The checker will not show "error" or "leak" (like valgrind), it only shows the allocating path (that's the eBpf actually doing) So if you see that something show out, that means some leaking in the program

And as your comments, there are 3 leaking in it

7 [<ffffffff92941591>] __bread_gfp+0x81
5 [<ffffffff92941591>] __bread_gfp+0x81
11 [<ffffffff927fee5c>] kmem_cache_destroy+0x11c

Another "11 [] kmem_cache_destroy+0x11c", The problem bothers me, Could you give me you mail that we can discuss this?

May 23 '24 13:05 RoyWFHuang

@HotMercury, can you confirm the effectiveness of this proposed change?

Jun 05 '24 03:06 jserv

Hi @RoyWFHuang You can use rcu_barrier() or a kernel thread to solve the problem where simplefs_destroy_inode_cache does not release in time before unmounting simplefs.

Jun 17 '24 15:06 HotMercury

You can use rcu_barrier() or a kernel thread to solve the problem where simplefs_destroy_inode_cache does not release in time before unmounting simplefs.

You should paste the proposed changes for dedicated discussions.

Jun 17 '24 15:06 jserv

Make the git commit messages informative.
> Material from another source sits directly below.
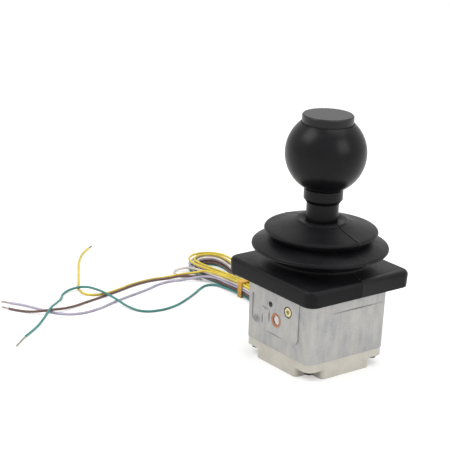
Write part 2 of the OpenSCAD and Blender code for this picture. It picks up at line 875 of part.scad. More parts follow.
// pin on the hub that winds one leg of the cross spring
module hub_pin() {
    color("whitesmoke")
        bar_x(hub_pin_r, hub_x - 2.8, cross_x0 + cross_turns * cross_pitch + 0.7, -hub_pin_out, pivot_z);
}

module set_screw() {
    z = pivot_z + hub_z + hub_boss_h / 2;
    color("dimgray")
        difference() {
            bar_y(1.5 - fit, -hub_boss_r + 0.3, -rod_r - fit, 0, z);
            translate([0, -hub_boss_r + 1.3, z])
                rotate([90, 0, 0])
                    cylinder(r = 0.85, h = 2, $fn = 6);
        }
}

module lever_rod() {
    color("lightsteelblue")
        difference() {
            translate([0, 0, rod_z0])
                cylinder(r = rod_r, h = rod_z1 - rod_z0, $fn = fine);
            translate([0, 0, rod_z0 + 3])
                cylinder(r = rod_bore_r, h = rod_z1 - rod_z0, $fn = fine);
            bar_y(rod_hole_r, 0, rod_r + 1, 0, rod_hole_z);
        }
}

// moulded stem over the rod, a little wider at its foot
module stem_sleeve() {
    color("#1e1e20")
        rotate_extrude($fn = fine)
            polygon([[rod_r + fit, stem_z0], [stem_r - 0.8, stem_z0], [stem_r, stem_z0 + 1.5],
                [stem_r, collar_z0], [rod_r + fit, collar_z0]]);
}

module knob_collar() {
    color("#1e1e20")
        rotate_extrude($fn = fine)
            polygon([[rod_r + fit, collar_z0], [stem_r + 0.3, collar_z0], [collar_r, collar_z0 + 2.2],
                [collar_r, knob_z0 - 0.5], [collar_r - 0.5, knob_z0], [rod_r + fit, knob_z0]]);
}

// ball with a flat, a well for the button and room for its switch
module knob_ball() {
    color("#202022")
        difference() {
            translate([0, 0, ball_z])
                sphere(ball_r, $fn = 96);
            translate([0, 0, knob_z0 - 20])
                cylinder(r = ball_r, h = 20, $fn = fine);
            translate([0, 0, flat_z])
                cylinder(r = ball_r, h = 20, $fn = fine);
            translate([0, 0, well_z])
                cylinder(r = button_r + gap, h = 20, $fn = 96);
            translate([0, 0, plate_z])
                cylinder(r = plate_r + fit, h = 20, $fn = fine);
            translate([0, 0, switch_z0])
                cylinder(r = switch_r + fit, h = 40, $fn = fine);
            translate([0, 0, knob_z0 - 1])
                cylinder(r = rod_r + fit, h = rod_z1 - knob_z0 + 1, $fn = fine);
            translate([0, 0, rod_z1 - 1])
                cylinder(r = rod_bore_r, h = 10, $fn = fine);
        }
}

// plate over the switch that guides the button's stem and carries its spring
module guide_plate() {
    color("dimgray")
        difference() {
            translate([0, 0, plate_z])
                cylinder(r = plate_r, h = plate_t, $fn = fine);
            translate([0, 0, plate_z - 1])
                cylinder(r = button_pin_r + run, h = plate_t + 2, $fn = fine);
        }
}

module microswitch() {
    color("#303034")
        difference() {
            union() {
                translate([0, 0, switch_z0])
                    cylinder(r = switch_r, h = switch_h, $fn = fine);
                for (x = [-1.2, 1.2])
                    translate([x, 0, switch_z0 - 2])
                        cylinder(r = 0.45, h = 2.5, $fn = 16);
            }
            translate([0, 0, switch_z0 + switch_h - 6])
                cylinder(r = plunger_r + run, h = 7, $fn = 32);
        }
}

// the switch's two leads inside the rod's bore
module button_leads() {
    color("crimson")
        for (x = [-1.2, 1.2])
            translate([x, 0, rod_z0 + socket_drop + 1])
                cylinder(r = 0.7, h = switch_z0 - 2 - rod_z0 - socket_drop - 1, $fn = 16);
}

// loose lead from the rod's side hole down to the board
module flex_lead() {
    color("crimson")
        tube(flex_route, 0.9, [1, 0, 0]);
}

module magnet_holder() {
    z = pivot_z - hub_z;
    color("#3a3a3e")
        difference() {
            union() {
                translate([0, 0, z - holder_h])
                    cylinder(r = holder_r, h = holder_h, $fn = 48);
                translate([0, 0, z - 0.1])
                    cylinder(r = 1.5 - fit, h = 2.5, $fn = 32);
            }
            translate([0, 0, z - holder_h - 1])
                cylinder(r = magnet_r + fit, h = magnet_h + 1, $fn = 48);
        }
}

module magnet() {
    color("gainsboro")
        translate([0, 0, pivot_z - hub_z - holder_h])
            cylinder(r = magnet_r, h = magnet_h, $fn = 48);
}

// compression spring between the guide plate and the button's cap
module button_spring() {
    r = 4.4;
    w = 0.35;
    z0 = plate_z + plate_t + w;
    z1 = button_top - 2 - w;
    turns = 5;
    steps = 16 * turns;
    path = [for (i = [0:steps])
        let (a = 360 * turns * i / steps, s = i / steps)
        [r * cos(a), r * sin(a), z0 + (z1 - z0) * (s * s * (3 - 2 * s) * 0.4 + s * 0.6)]];
    color("darkgray")
        tube(path, w, [0, 0, 1], 6);
}

// thumb button: a shallow cap on a stem that runs down to the switch
module push_button() {
    t = 1.6;
    low = plate_z - stem_end;
    groove_z = plate_z - 0.9;
    color("#303033")
        rotate_extrude($fn = 96)
            polygon([[0, low], [button_pin_r, low], [button_pin_r, groove_z], [button_pin_r - 0.5, groove_z],
                [button_pin_r - 0.5, groove_z + 0.7], [button_pin_r, groove_z + 0.7],
                [button_pin_r, button_top - 2], [button_r - t, button_top - 2],
                [button_r - t, button_low], [button_r, button_low], [button_r, button_top - 0.6],
                [button_r - 0.6, button_top], [0, button_top]]);
}

// clip under the guide plate that keeps the button in
module button_clip() {
    color("dimgray")
        translate([0, 0, plate_z - 0.9 + fit])
            circlip(button_pin_r - 0.5 + fit, 0.7 - 2 * fit);
}

module switch_plunger() {
    color("tomato")
        translate([0, 0, plate_z - stem_end - plunger_l])
            cylinder(r = plunger_r, h = plunger_l, $fn = 32);
}

module lead_bundle() {
    color("khaki")
        tube(bundle_route, bundle_r);
}

// hank of the leads: two loops and the neck that its tie draws together
module wire_hank() {
    n = neck_w / 2;
    color("darkkhaki")
        translate([0, 0, hank_z0])
            linear_extrude(height = hank_h) {
                hull() {
                    translate([-144, 35])
                        circle(14, $fn = 32);
                    translate([neck_x - tie_w / 2 - 1, neck_y])
                        square([2, neck_w], center = true);
                }
                hull() {
                    translate([-61, 31])
                        circle(12, $fn = 32);
                    translate([neck_x + tie_w / 2 + 1, neck_y])
                        square([2, neck_w], center = true);
                }
                translate([neck_x, neck_y])
                    square([tie_w + 2, neck_w], center = true);
            }
}

module hank_tie() {
    w = neck_w + 2 * tie_t;
    color("goldenrod")
        difference() {
            translate([neck_x - tie_w / 2, neck_y - w / 2, hank_z0 - tie_t])
                cube([tie_w, w, hank_h + 2 * tie_t]);
            translate([neck_x - tie_w, neck_y - neck_w / 2, hank_z0])
                cube([2 * tie_w, neck_w, hank_h]);
        }
}

module yellow_lead() {
    color("#e3d04a")
        tube(yellow_route, lead_r);
}

module brown_lead() {
    color("#6a4a40")
        tube(brown_route, lead_r);
}

module grey_lead() {
    color("#c4bfd2")
        tube(grey_route, lead_r);
}

module green_lead() {
    color("#3f8577")
        tube(green_route, lead_r);
}

module white_lead() {
    color("#e8ddd4")
        tube(white_route, lead_r);
}

housing();
bottom_cover();
cover_screws();
gate_plate();
gate_screws();
front_bush();
rear_bush();
spring_post();
post_screw();
rubber_bellows();
circuit_board();
hall_sensor();
board_screws();
lead_connector();
cable_grommet();
inner_leads();
gimbal_ring();
front_shaft();
rear_shaft();
cross_pin();
pin_circlips();
drive_pin();
main_spring();
cross_spring();
lever_hub();
hub_pin();
set_screw();
lever_rod();
stem_sleeve();
knob_collar();
knob_ball();
guide_plate();
microswitch();
button_leads();
flex_lead();
magnet_holder();
magnet();
button_spring();
push_button();
switch_plunger();
button_clip();
lead_bundle();
wire_hank();
hank_tie();
yellow_lead();
brown_lead();
grey_lead();
green_lead();
white_lead();
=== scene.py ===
"""Dresses the two-axis ball-knob joystick: its rubber boot, castings, knob and leads, and the studio round it."""

import math
from random import Random

import bpy
from mathutils import Matrix, Vector


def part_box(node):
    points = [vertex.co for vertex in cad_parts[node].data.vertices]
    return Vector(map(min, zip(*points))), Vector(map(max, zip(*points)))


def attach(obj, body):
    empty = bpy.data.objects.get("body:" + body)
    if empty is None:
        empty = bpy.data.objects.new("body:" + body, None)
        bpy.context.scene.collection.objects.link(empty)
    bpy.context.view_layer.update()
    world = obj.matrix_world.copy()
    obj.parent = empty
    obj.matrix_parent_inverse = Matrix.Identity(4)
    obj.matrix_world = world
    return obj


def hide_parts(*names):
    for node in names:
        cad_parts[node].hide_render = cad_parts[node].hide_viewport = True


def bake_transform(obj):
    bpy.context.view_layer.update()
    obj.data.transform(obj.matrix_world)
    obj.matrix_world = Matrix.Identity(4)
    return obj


bl_info = {
    "name": "Industrial joystick",
    "version": (1, 0, 0),
    "blender": (4, 5, 0),
    "location": "View3D > Sidebar > Joystick",
    "description": "Builds the looks of a panel joystick with a ball knob round its packed frame",
    "category": "Object",
}

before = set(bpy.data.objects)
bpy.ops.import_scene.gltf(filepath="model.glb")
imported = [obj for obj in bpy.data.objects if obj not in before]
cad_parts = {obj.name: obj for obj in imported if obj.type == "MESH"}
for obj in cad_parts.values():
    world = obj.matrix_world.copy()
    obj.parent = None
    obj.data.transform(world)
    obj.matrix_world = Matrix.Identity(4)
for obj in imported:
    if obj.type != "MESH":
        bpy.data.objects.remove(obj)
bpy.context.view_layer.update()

MM = 0.001
FLANGE_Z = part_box("rubber_bellows")[0].z / MM
SKIRT_H = 9
BENCH_SIDE = 8
RING_PITCH_MM = 2.827
JOINT_Z = 37.2
SKIRT_TOP = FLANGE_Z + SKIRT_H

# The leads, from the lowest in the hank to the highest: name, CAD node, material slot.
LEADS = (
    ("green", "green_lead", "green_insulation"),
    ("brown", "brown_lead", "brown_insulation"),
    ("grey", "grey_lead", "grey_insulation"),
    ("white", "white_lead", "white_insulation"),
    ("yellow", "yellow_lead", "yellow_insulation"),
)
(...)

In particular, mention the way how you figure out the potential leaks.

@RoyWFHuang, can you improve the git commit messages?

Jul 12 '24 02:07 jserv

Make the git commit messages informative. In particular, mention the way how you figure out the potential leaks.

@RoyWFHuang, can you improve the git commit messages?

Yes, just wait a few days, I need some time to conclude it.

Jul 13 '24 01:07 RoyWFHuang

Thank @RoyWFHuang for contributing!

Aug 04 '24 16:08 jserv